The central importance of fortifying natural defences against climate change is not always apparent. As we often take the benefits of natural ecosystems for granted, their essential role in bolstering resilience to climate change is also often overlooked. The ecosystems on which we depend work so well that we generally only notice them when they don’t work, during times of environmental collapse. Nevertheless, it is becoming evident that the resilience of nature is essential in dealing with climate change. We now know that well-functioning natural ecosystems enhance the way our planet is dealing with the global warming we have imposed on it.

But a UN report released earlier this year shows ecosystems need help. In a stark call to action, the report found that human society is in jeopardy from the accelerating decline of natural ecosystems. It shows that nature is being destroyed at a rate tens to hundreds of times higher than the average over the past 10 million years, and that natural ecosystems have lost about half their area – with a million species now at risk of extinction. The study finds among natural habitats, wetlands have suffered the most, with 83 percent being drained across the world since 1700.

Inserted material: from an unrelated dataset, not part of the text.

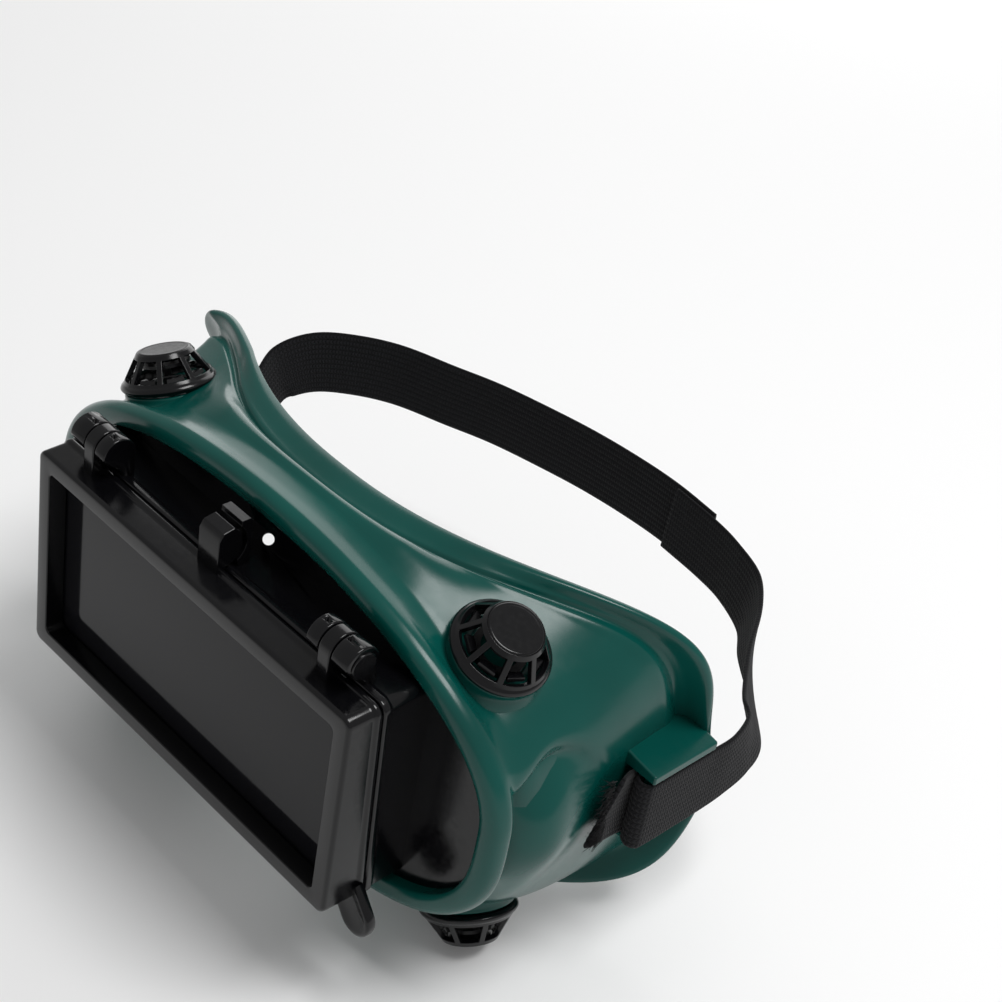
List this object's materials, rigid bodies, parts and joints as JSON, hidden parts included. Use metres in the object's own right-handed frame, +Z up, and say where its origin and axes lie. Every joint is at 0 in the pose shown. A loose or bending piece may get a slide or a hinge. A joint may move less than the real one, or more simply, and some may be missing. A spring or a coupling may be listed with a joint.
{
  "type": "flip-front welding goggles",
  "caption": "Soft green goggle mask with a rectangular flip-up lens front, round vents and an elastic headband.",
  "frame": {"origin": "middle of the face opening, level with the middle of the lens window, 70 mm behind the flat front rim", "axes": "-Y the way the wearer looks, +X the wearer's left, +Z up"},
  "size_m": [0.1786, 0.1486, 0.1039],
  "materials": {
    "soft_mask": "glossy soft vinyl",
    "black_frame": "moulded gloss",
    "black_trim": "moulded satin",
    "dark_glass": "polished dark filter",
    "clear_plate": "polished clear",
    "gasket": "matt",
    "pin_steel": "drawn wire",
    "webbing": "woven elastic"
  },
  "bodies": {
    "mask": {"mask_body": "soft_mask", "fixed_lens_frame": "black_frame", "clear_lens": "clear_plate", "lens_gasket": "gasket", "lens_retainer": "black_trim", "hinge_pin_left": "pin_steel", "hinge_pin_right": "pin_steel", "vent_cap_top_left": "black_frame", "vent_cap_top_right": "black_frame", "vent_cap_bottom_left": "black_frame", "vent_cap_bottom_right": "black_frame", "vent_stem_top_left": "black_trim", "vent_stem_top_right": "black_trim", "vent_stem_bottom_left": "black_trim", "vent_stem_bottom_right": "black_trim", "vent_baffle_top_left": "black_trim", "vent_baffle_top_right": "black_trim", "vent_baffle_bottom_left": "black_trim", "vent_baffle_bottom_right": "black_trim", "headband_short": "webbing", "headband_long": "webbing"},
    "flip_front": {"flip_frame": "black_frame", "filter_lens": "dark_glass", "filter_retainer": "black_trim"}
  },
  "joints": [
    {"name": "flip_hinge", "type": "hinge", "parent": "mask", "child": "flip_front", "pos_m": [0, -0.0617, 0.0353], "axis": [-1, 0, 0], "range_deg": [0, 110]}
  ]
}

The onset of climate change has stimulated further thinking about the crucial role of ecosystems. The often underacknowledged benefits provided by ecosystems, ranging from supplying stable water supplies to cities to supporting ground vegetation that prevents flooding and landslides, also buttress communities from worsening climate effects. That is why GCF is directing climate finance flows to help communities in developing countries enhance their ability to deal with climate change by protecting and reinvigorating natural ecosystems – including natural wetlands.

Beekeeper Shildah Nabimanya, 18, who lives in Uganda’s western Sheema district, understands well the destructive ecological and social damage that followed when people moved into the local wetlands near where she lives. That is because she was one of those people, along with her family, and saw the destructive effects first-hand.

“I now know that I am not supposed to be destroying the wetlands because when I destroy them it will affect me in the future.” - Shildah Nabimanya, a beekeeper who lives in Uganda's western Sheema district

By switching from growing rice to beekeeping, Shildah Nabimanya is helping to protect wetlands and improve her family’s livelihood.

She told a visiting GCF mission: “When this wetland was drained, we faced shortages of food and water, and mothers had to fetch water from far away on hot sunny days. Children were no longer going to school, and were forced to go and fetch water.”

Ms Nabimanya said her family’s troubles began when people started to drain the wetlands to plant crops and raise cattle, which was then followed by a severe drought in 2010. Her family’s life was particularly difficult as her father died from an illness a number of years ago, leaving behind her mother and four brothers and sisters. After the draining of the wetland, an insufficiency of available water meant it became impossible to pursue any family activities beyond those directed towards sustenance alone.

But now Ms Nabimanya is more positive about her future, after joining an initiative financed by GCF, in tandem with the United Nations Development Programme (UNDP) and the Government of Uganda, which is helping relocate people away from wetlands to allow these vital ecosystems to regenerate. She is part of a local agricultural cooperative, the Masheruka Environmental Restore Wetland Disaster Monitoring Committee and Cadres Association, in Sheema district. This cooperative of 76 people was formed in 2014 on the outskirts of the Rwizi Wetland to provide more productive and sustainable farming practices. Most days, Ms Nabimanya can be found tending a collection of beehives nestled in a banana tree grove where the cooperative is located near Sheema town.